# My new gem!



## TexasFishGuy (Aug 20, 2010)

Just found this today out in the woods at a local park...pretty sweet! Just have to clean it up, and soak it for a while.  Just for reference those planks are 2x6s with a 1 inch gap between them.


----------



## PfunMo (Jul 30, 2009)

Congrats on the find. Looks like you saved enough for at least another heater. There are those who argue that it will rot, so you should start looking for a replacement. You only have 10-15 years to find one!


----------



## limpert (Aug 28, 2007)

pretty cool... i've gone around to nearby lakes (texas) and have found some real nice driftwood when i had angels.. if its free, its for me


----------



## PfunMo (Jul 30, 2009)

I'm afraid my driftwood source has let it all go downstream for a while.
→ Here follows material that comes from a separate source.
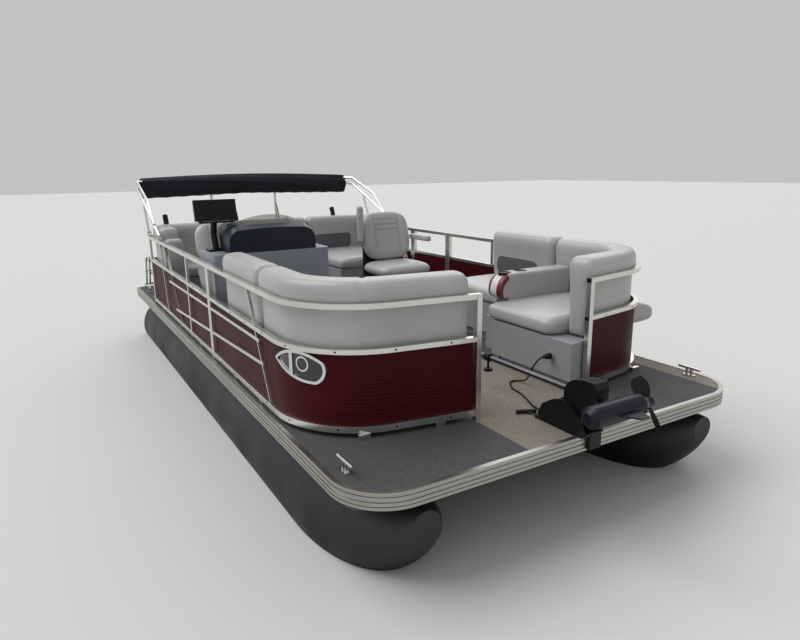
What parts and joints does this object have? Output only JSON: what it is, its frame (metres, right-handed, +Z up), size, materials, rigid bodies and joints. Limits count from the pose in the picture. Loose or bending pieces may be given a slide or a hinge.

This area had 6-13 inches of rain and flooding last week.


----------



## TexasFishGuy (Aug 20, 2010)

Yeah, we got about 10 inches in 36 hours here in D/FW.


----------



## jonathansruelas (Aug 28, 2010)

wow. good find


----------



## KiDD (Aug 20, 2010)

Were you at in D/FW? I'm near Benbrook Lake.


----------



## mlancaster (Jul 24, 2009)

Hi *TexasFishGuy*,

That is an excellent find, such a perfect piece of wood for a cichlid cave, well done.

Thanks,
Matt


----------